Kirby argues that blaming these mistakes on IT glitches allows TfL to avoid accountability. “Everyone knows a computer is only as reliable as the person operating it, so where is the accountability?” he asks.


The LTDA officer also highlights the ongoing crisis with taxi licence renewals. Many drivers who submitted their renewal applications correctly and paid their £300 fees months in advance have been left without valid licences because of delays linked to a cyberattack that took place in September 2024. “The now tired excuse of ‘it’s because of the cyberattack’ is wearing a bit thin. Let’s not forget that incident happened almost a year ago,” Kirby writes.

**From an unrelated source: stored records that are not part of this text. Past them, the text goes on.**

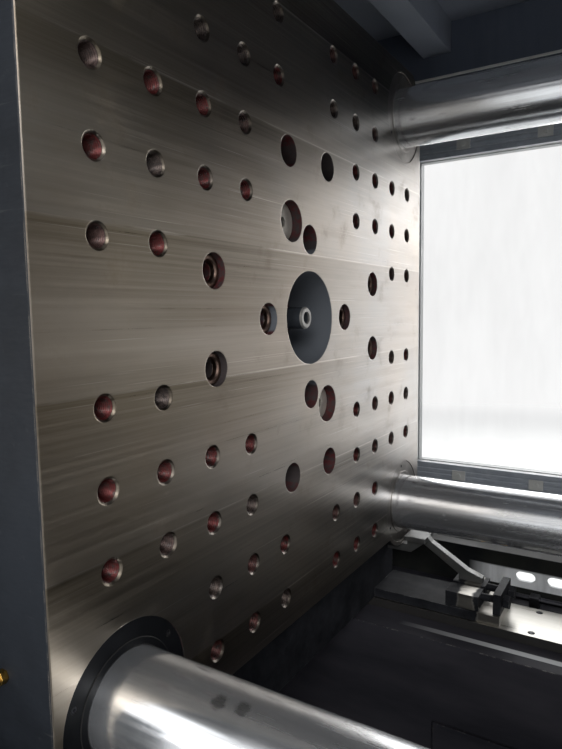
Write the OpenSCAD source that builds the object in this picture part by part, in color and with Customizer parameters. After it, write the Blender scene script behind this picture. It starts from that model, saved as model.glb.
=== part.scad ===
// Injection moulding machine: four tie bars, a direct hydraulic clamp and a reciprocating
// screw. X runs along the clamp axis from the clamp end to the injection end, Y from the
// operator's side to the rear and Z up. The origin is on the floor, under the middle.

/* [Machine] */
// Overall length of the machine
machine_l = 6000; // [5900:50:6600]
// Height of the clamp axis above the floor
axis_z = 1230; // [1180:10:1300]
// Height of the base's underside above the floor
foot_h = 90; // [70:5:120]
// Half the width over the fixed guards
guard_y = 706; // [690:2:740]
// Height of the guard roof above the clamp axis
roof_up = 630; // [560:10:700]

/* [Platens] */
// Reach of the platens beyond the tie bar axes, at the sides
boss_r = 81; // [76:1:92]
// Reach of the platens above the upper tie bar axes
top_reach = 86; // [80:1:100]
// Reach of the platens below the lower tie bar axes
low_reach = 57; // [50:1:62]
// Full depth of a platen casting
platen_t = 240; // [200:5:280]
// Thickness of the slab behind the mould face
slab_t = 110; // [100:5:130]
// Pitch of the mould fixing holes
grid_p = 70; // [70:0.5:72]
// Thread diameter of the mould fixing holes
bolt_d = 20; // [16:2:24]
// Depth of the mould fixing holes
bolt_depth = 45; // [35:1:55]
// Diameter of the locating bore in the middle of a platen
bore_d = 120; // [100:5:125]
// Diameter of the ejector passage holes
pass_d = 37; // [30:1:40]
// Bevel along the edges of a mould face
face_bevel = 1.5; // [1:0.5:4]

/* [Tie bars] */
// Diameter of the tie bars
tie_d = 95; // [85:1:100]
// Distance between tie bar axes, across and up
tie_pitch = 670; // [660:2:680]
// Diameter of the recess round a tie bar in the moving platen
recess_d = 145; // [135:1:150]
// Depth of that recess
recess_depth = 22; // [15:1:30]
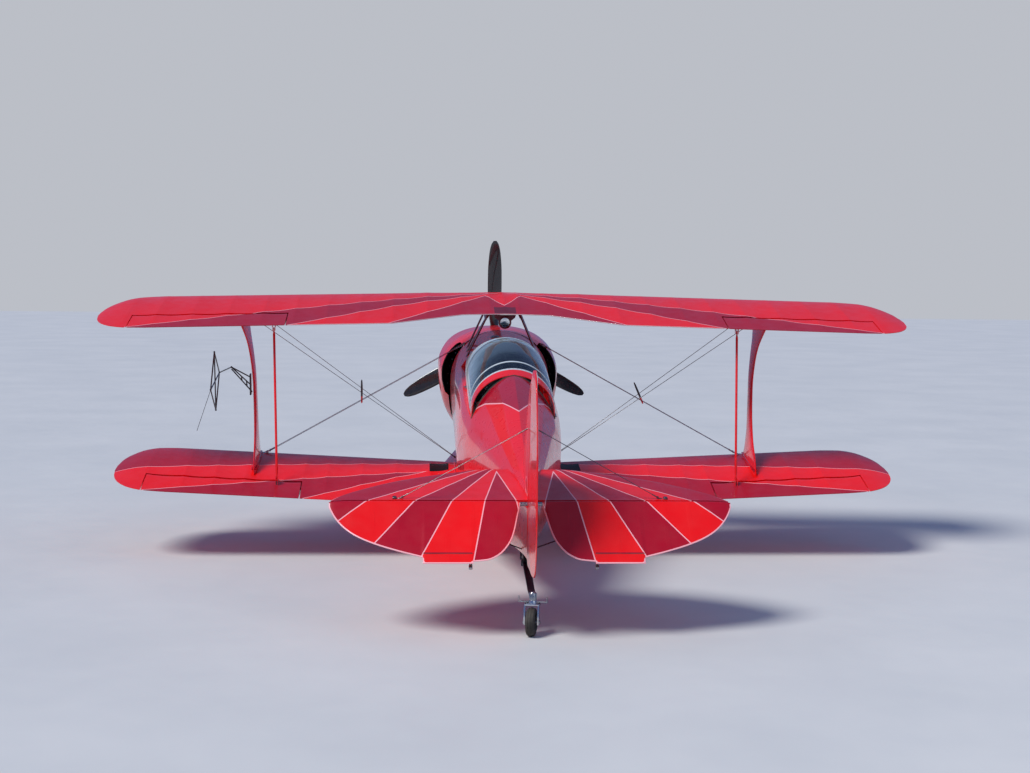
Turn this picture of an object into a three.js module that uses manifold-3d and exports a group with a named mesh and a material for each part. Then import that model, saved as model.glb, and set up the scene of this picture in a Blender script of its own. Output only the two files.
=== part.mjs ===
import * as THREE from "three";
import { mergeVertices } from "three/addons/utils/BufferGeometryUtils.js";
import Module from "manifold-3d";

// A two-seat aerobatic biplane, parked on its main wheels and tail wheel. Millimetres, +Z up.
// The part's frame: +X to starboard, +Y to the nose, the ground at z = 0, the origin under the
// middle of the box. The airframe's own frame has its origin at the propeller hub, with the
// thrust line along Y, and is pitched nose-up as the aircraft stands.

// Stance
const hubHeight = 1431;
const hubForward = 2536;
const noseUp = THREE.MathUtils.degToRad(10.23);
const gap = 0.3;
const runningGap = 6;
const overshoot = 1000;

// Wings
const wingChord = 1016;
const wingThickness = 0.118;
const upperHalfSpan = 3050;
const upperEdgeY = -976;
const upperZ = 637;
const sweep = Math.tan(THREE.MathUtils.degToRad(6.7));
const cutoutHalf = 330;
const cutoutEnd = 860;
const cutoutDepth = 265;
const lowerHalfSpan = 2895;
const lowerEdgeY = -1746;
const lowerZ = -585;
const dihedral = Math.tan(THREE.MathUtils.degToRad(2.9));
const tipLength = 400;
const upperAileron = [1650, 2775];
const lowerAileron = [1520, 2640];
const aileronEndGap = 8;
const aileronNose = 33;
const aileronBay = aileronNose + 7;
const hingeFromBack = 270;

// Tail
const tailHingeY = -4864;
const tailHingeZ = 160;
const elevatorDroop = THREE.MathUtils.degToRad(28);
const elevatorNose = 17;
const rudderHingeY = -4915;
const sternY = -4888;

// Gear
const tyreRadius = 180;
const tyreHalfWidth = 62;
const halfTrack = 800;
const axleRadius = 19;
const mainAxle = { y: -1114, z: tyreRadius };
const tailTyreRadius = 83;
const tailPivotY = -5045;
const tailAxleY = -5083;
const tailWheelTurn = THREE.MathUtils.degToRad(-14);

// Cockpit
const sillZ = 143;
const sternOfCanopy = -2950;
const frontOfCanopy = -2030;
const frontOfWindshield = -1420;
const glassThickness = 6;
const railHeight = 20;

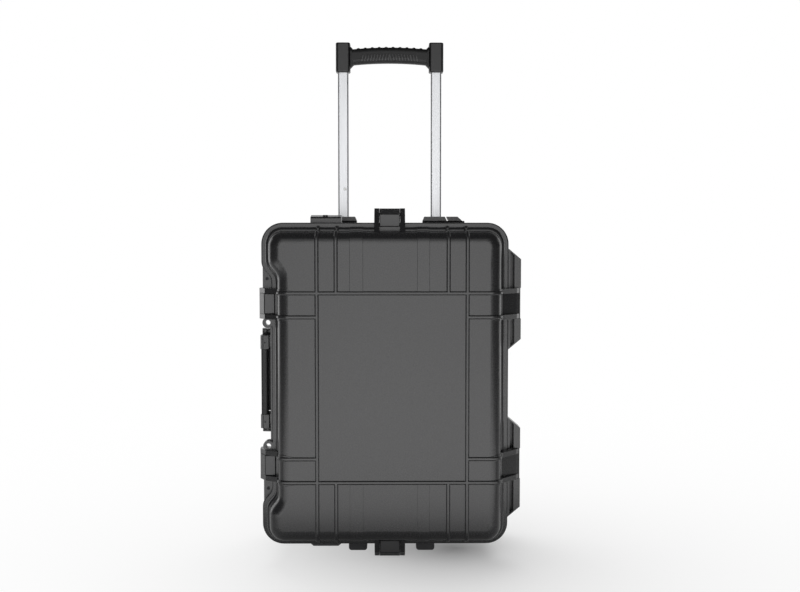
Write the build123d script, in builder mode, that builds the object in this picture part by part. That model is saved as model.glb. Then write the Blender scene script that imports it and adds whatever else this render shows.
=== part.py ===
"""Rolling hard case for a laptop: a ribbed polypropylene base and lid on two hinge blocks, four
lever latches, a folding side handle, a pressure valve, two inset wheels and a pull-up trolley.

Frame, in millimetres: X runs across the case with zero on the trolley's centre line, +Y runs from
the lid towards the back, and Z is up with zero on the floor.
"""
import os

from build123d import *

os.makedirs("parts", exist_ok=True)

# ---------------------------------------------------------------- overall sizes
HALF_WIDTH = 228.0       # from the trolley's centre line to the side handle and to the hinge blocks
HANDLE_PROUD = 6.5       # side handle outside the flange's left edge
BLOCK_PROUD = 22.5       # hinge blocks outside the flange's right edge
CASE_LEFT = HANDLE_PROUD - HALF_WIDTH
CASE_RIGHT = HALF_WIDTH - BLOCK_PROUD
CASE_BOTTOM = 30.0       # lowest edge of the flange
CASE_TOP = 590.0         # highest edge of the flange
PART_Y = -68.0           # parting plane between base and lid
LID_DEPTH = 62.0         # from the parting plane to the lid's flat face
RIB_HEIGHT = 2.5         # ribs stand proud of the lid and of the back cover
BACK_Y = 130.0           # back face of the base
CASE_MID_X = (CASE_LEFT + CASE_RIGHT) / 2
CASE_MID_Z = (CASE_BOTTOM + CASE_TOP) / 2

# ---------------------------------------------------------------- clearances
PART_GAP = 0.3           # between base and lid, and between parts that swing past each other
SOFT_GAP = 0.4           # round the foam
RUN_FIT = 0.05           # radial, shaft in a moving bore
SLIDE_FIT = 0.15         # each side, trolley tube in its guides

# ---------------------------------------------------------------- shells
WALL = 4.0
CORNER_R = 37.0
WAIST_DEPTH = 17.0       # how far the latch side steps in
WAIST_EASE = 0.11        # the step grows shallower by this for each millimetre of inset
RIM_STRIP = 3.0          # base's rim outside the lid along the stepped-in side
WAIST_HALF = 176.0       # half the height of the stepped-in stretch
WAIST_RUN = 38.0         # height over which the side steps in
WAIST_LEAN = 0.35        # shift of the step along Z for each millimetre of inset
FLANGE_T = 8.0
SHOULDER_INSET = 8.0
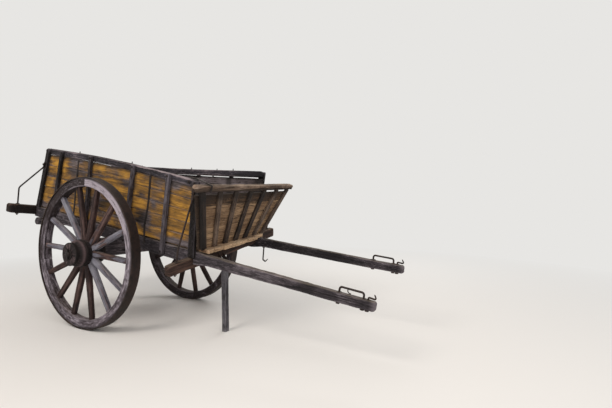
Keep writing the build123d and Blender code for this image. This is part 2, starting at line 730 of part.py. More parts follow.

In many cases, drivers have been unable to work until the LTDA intervened to secure temporary Section 17 licences, or eventually forced TfL to process the full renewals. Kirby accuses TfL of shifting blame back onto drivers by repeatedly demanding new DVLA check codes, sometimes for the fourth or fifth time. “Is this because their staff are unable to process basic tasks? Or is it a tactic to shift blame onto the driver?” he asks.


He describes the situation as completely unacceptable and confirms that the LTDA is now exploring legal options to challenge TfL’s failures. In the meantime, his advice to members is clear: act early. “As soon as you receive your renewal pack, begin the process immediately,” Kirby advises.